Linear viscoelasticity of anisotropic carbon fibers reinforced thermoplastics: From micromechanics to dynamic torsion experiments

Abstract

The link between experimental characterization and the constitutive behavior of an anisotropic linear viscoelastic unidirectional carbon fiber-reinforced thermoplastic composite is explored using micromechanics modeling. Dynamic torsion tests were conducted at 1 Hz over a wide temperature range, from the glassy to the rubbery states of the polymeric matrix, on both the pure matrix and the composite, for various cutting angles relative to the fibers. A two-step modeling procedure in the frequency domain is presented to predict and validate the effective behavior of the composite. The first step involves FFT-based homogenization, which maps the microstructure and constituent behaviors to effective transversely isotropic viscoelastic properties. The second step consists of finite element simulations using the effective behavior calculated from homogenization as input to replicate the experiments.
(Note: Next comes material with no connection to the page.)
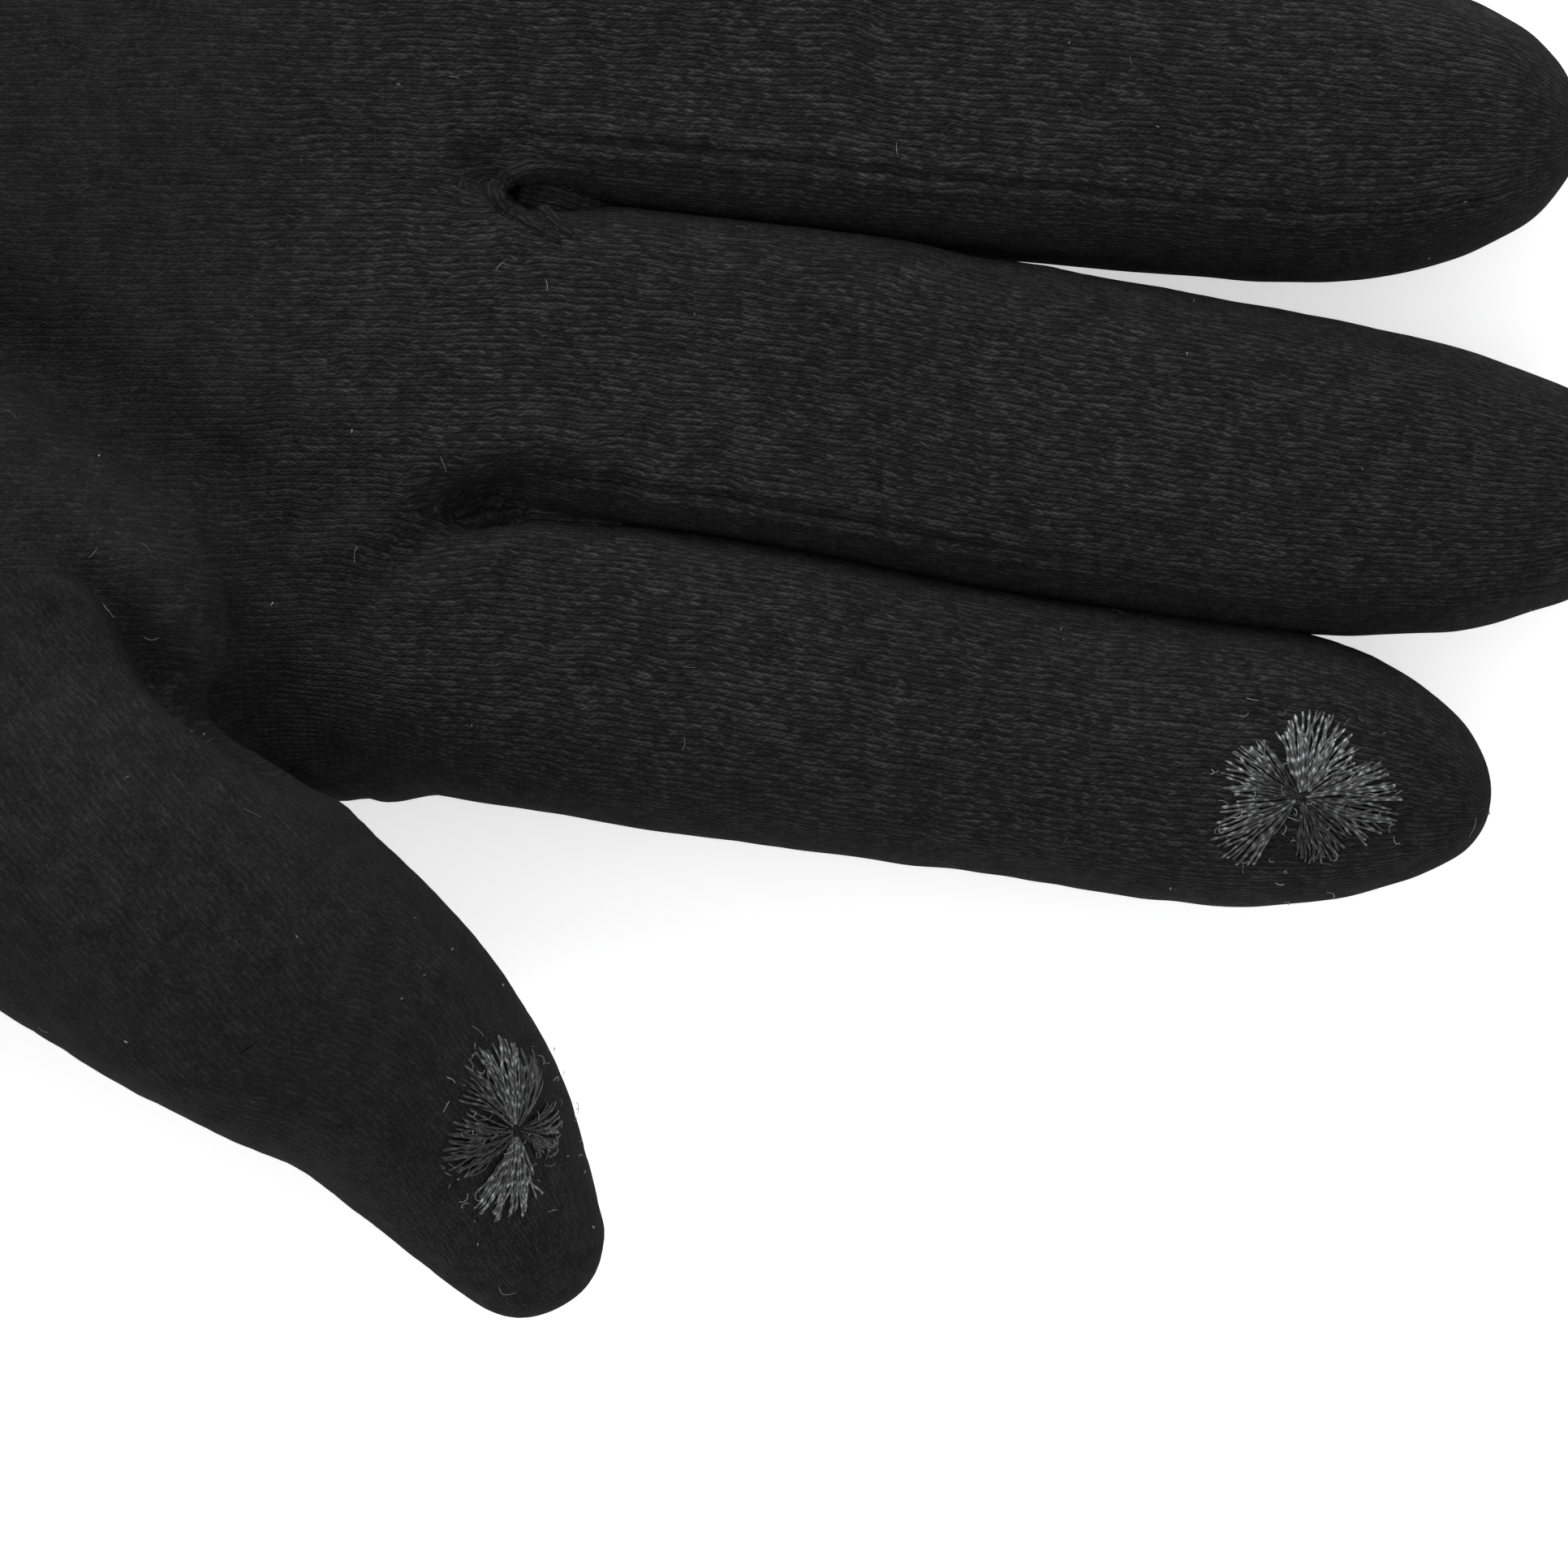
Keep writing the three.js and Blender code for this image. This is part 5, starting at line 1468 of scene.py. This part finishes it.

A comparison between experimental results and model predictions across the entire temperature range is performed. The modeling predictions show good accuracy at low temperatures, where the matrix is in the glassy state. At high temperatures, where the matrix is in the rubbery state, the predicted behavior becomes too soft. As the phase contrast increases and the ratio of matrix bulk modulus to shear modulus rises significantly, the impact of fiber arrangement on the effective properties becomes more pronounced.